Required work — Sift the material for lines containing "model", and return them.

Information provided —
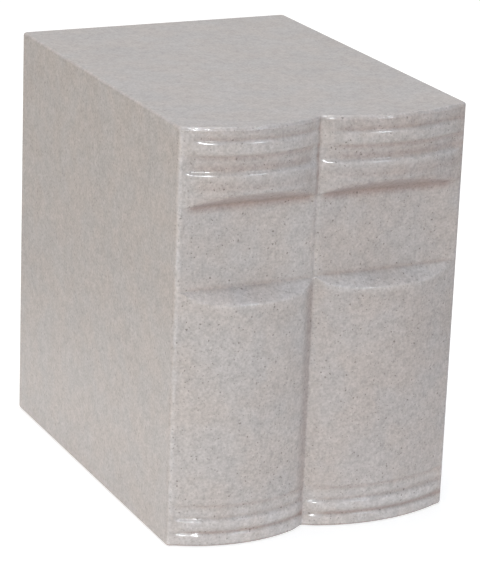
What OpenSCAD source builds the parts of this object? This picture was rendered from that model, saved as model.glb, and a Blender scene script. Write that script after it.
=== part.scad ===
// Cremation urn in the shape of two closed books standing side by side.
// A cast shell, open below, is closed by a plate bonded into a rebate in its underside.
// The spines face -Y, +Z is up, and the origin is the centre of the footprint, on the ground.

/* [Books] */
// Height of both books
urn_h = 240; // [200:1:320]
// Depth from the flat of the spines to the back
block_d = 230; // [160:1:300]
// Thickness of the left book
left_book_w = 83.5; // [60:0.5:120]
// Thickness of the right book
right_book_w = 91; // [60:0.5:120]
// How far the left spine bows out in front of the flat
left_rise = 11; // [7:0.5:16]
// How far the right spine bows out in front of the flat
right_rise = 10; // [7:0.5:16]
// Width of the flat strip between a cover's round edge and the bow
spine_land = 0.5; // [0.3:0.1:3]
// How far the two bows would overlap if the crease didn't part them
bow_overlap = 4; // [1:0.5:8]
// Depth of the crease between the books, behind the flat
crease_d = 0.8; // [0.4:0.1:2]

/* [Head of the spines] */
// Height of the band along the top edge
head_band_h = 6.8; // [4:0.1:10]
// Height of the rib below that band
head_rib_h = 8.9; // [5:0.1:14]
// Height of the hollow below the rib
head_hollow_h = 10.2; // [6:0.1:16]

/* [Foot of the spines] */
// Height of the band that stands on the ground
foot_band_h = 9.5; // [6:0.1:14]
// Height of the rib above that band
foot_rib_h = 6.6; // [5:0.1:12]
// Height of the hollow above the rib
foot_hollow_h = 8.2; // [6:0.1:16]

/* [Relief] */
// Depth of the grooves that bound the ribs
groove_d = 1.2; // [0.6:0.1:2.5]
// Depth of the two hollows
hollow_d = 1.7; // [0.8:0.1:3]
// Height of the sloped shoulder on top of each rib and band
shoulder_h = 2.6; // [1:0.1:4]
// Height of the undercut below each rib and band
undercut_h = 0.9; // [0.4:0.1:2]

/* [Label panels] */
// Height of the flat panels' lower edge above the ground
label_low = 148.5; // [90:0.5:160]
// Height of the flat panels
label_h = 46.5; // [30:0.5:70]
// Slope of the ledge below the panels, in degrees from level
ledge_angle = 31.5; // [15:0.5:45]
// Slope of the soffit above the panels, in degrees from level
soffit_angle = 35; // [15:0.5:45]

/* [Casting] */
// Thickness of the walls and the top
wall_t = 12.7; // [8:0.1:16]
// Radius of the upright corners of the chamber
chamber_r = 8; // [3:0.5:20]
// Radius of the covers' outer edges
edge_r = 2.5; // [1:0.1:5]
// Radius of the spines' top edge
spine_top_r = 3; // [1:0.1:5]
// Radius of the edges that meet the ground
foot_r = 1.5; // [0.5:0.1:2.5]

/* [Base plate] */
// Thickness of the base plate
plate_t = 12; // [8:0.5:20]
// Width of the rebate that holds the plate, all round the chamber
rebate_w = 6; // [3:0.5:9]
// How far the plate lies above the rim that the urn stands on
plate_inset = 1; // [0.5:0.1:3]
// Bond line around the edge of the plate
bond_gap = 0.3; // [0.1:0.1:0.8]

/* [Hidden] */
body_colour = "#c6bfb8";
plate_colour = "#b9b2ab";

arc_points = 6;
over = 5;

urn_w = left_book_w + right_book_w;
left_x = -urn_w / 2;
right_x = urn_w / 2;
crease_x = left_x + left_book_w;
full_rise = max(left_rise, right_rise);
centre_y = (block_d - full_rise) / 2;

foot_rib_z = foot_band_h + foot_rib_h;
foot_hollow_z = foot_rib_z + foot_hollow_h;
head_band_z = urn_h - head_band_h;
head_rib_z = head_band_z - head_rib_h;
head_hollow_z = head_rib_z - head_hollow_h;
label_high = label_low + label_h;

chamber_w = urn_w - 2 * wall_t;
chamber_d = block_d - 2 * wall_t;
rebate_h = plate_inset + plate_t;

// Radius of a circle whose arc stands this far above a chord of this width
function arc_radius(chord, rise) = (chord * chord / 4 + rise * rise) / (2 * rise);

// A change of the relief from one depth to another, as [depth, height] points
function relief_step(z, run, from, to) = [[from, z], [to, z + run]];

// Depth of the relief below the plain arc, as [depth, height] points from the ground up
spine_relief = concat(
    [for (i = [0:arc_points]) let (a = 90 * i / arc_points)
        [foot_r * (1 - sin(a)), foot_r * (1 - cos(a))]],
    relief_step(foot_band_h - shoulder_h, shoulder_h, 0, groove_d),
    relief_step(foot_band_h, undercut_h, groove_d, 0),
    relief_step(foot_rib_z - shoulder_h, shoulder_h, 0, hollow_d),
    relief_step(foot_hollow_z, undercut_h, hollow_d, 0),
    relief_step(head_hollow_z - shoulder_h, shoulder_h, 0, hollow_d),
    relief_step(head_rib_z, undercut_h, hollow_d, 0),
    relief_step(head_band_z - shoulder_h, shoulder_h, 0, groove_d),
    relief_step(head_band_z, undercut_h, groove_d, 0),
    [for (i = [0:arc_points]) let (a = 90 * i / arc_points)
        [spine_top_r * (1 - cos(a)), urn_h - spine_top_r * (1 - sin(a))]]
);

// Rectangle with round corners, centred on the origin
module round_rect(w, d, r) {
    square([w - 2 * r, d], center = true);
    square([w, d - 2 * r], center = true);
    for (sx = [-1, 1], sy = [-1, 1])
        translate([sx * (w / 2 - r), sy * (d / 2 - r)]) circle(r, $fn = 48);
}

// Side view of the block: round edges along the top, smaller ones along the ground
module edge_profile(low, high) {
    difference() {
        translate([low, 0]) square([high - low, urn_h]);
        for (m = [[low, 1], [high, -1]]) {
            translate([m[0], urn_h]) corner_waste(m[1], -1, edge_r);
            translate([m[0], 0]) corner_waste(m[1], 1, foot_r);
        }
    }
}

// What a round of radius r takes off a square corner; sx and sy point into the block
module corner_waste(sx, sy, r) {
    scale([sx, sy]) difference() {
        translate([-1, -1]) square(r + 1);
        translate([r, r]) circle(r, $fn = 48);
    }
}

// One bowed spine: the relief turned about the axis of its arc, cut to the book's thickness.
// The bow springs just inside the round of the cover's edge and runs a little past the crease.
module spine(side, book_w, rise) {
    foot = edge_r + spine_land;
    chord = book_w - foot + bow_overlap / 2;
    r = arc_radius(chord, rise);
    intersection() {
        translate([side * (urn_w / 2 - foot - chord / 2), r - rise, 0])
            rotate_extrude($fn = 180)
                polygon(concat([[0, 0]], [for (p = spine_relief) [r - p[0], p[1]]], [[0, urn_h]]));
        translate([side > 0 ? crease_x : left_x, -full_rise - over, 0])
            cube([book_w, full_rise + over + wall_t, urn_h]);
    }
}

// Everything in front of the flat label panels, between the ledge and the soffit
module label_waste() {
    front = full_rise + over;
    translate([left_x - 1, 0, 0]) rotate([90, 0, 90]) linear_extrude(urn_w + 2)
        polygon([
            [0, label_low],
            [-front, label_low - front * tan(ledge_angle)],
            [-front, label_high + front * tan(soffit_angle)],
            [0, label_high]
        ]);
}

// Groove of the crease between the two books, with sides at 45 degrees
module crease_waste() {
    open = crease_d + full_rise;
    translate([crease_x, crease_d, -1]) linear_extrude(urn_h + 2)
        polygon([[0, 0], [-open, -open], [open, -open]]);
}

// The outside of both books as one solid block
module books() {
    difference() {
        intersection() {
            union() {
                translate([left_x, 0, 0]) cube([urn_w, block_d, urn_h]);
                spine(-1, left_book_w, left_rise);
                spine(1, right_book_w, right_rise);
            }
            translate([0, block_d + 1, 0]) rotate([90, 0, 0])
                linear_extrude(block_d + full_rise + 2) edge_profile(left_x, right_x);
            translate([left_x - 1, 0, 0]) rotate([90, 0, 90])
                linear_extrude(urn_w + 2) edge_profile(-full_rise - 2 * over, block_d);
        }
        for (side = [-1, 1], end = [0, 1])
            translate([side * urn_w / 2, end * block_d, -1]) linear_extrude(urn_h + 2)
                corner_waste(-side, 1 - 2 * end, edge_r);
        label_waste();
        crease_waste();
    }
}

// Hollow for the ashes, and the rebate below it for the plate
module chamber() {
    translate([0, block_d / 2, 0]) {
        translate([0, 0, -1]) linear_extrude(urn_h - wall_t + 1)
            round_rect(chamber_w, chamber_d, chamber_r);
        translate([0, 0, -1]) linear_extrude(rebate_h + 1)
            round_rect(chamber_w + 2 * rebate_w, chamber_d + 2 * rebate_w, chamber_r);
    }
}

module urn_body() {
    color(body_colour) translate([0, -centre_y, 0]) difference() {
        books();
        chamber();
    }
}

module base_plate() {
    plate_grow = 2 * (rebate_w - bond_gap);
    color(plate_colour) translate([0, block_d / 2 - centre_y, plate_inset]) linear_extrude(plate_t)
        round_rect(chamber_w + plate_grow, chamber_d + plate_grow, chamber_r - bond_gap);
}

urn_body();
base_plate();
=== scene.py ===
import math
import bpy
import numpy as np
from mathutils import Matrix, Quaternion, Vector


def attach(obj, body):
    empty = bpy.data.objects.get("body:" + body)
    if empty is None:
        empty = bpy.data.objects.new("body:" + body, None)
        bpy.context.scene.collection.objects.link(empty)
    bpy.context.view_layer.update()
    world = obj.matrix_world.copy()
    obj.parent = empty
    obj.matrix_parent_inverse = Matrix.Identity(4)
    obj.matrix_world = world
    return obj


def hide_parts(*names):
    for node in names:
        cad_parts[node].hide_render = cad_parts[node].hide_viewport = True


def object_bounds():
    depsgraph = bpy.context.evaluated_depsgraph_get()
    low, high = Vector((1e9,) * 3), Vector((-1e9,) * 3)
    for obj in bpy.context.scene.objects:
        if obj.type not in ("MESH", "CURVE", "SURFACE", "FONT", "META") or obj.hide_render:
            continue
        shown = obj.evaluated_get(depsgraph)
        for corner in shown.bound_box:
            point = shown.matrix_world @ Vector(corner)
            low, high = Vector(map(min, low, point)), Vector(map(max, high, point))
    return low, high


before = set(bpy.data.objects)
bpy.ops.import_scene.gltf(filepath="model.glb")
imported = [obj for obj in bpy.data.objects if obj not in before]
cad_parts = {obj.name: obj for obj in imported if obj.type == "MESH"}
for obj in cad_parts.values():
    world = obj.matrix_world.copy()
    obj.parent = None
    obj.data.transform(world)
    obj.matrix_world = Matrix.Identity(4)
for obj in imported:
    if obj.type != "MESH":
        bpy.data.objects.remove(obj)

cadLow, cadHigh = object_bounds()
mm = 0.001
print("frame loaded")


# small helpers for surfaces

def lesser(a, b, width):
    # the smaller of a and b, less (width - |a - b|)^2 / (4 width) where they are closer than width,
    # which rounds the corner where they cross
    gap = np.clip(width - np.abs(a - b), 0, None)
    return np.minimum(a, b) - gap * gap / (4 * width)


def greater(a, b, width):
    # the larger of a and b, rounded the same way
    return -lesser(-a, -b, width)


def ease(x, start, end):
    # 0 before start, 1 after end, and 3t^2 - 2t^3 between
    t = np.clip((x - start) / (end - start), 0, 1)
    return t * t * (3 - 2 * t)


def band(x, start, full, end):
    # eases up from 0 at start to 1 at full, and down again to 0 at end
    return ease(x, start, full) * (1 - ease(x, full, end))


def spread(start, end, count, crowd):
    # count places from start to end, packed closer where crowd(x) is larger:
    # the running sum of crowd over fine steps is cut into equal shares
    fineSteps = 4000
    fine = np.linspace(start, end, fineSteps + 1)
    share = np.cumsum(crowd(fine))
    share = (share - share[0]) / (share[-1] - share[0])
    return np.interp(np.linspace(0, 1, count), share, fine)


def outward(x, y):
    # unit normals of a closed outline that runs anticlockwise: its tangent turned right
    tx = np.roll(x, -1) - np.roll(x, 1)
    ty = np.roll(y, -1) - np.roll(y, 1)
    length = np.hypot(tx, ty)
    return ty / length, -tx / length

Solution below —
What OpenSCAD source builds the parts of this object? This picture was rendered from that model, saved as model.glb, and a Blender scene script. Write that script after it.
bpy.ops.import_scene.gltf(filepath="model.glb")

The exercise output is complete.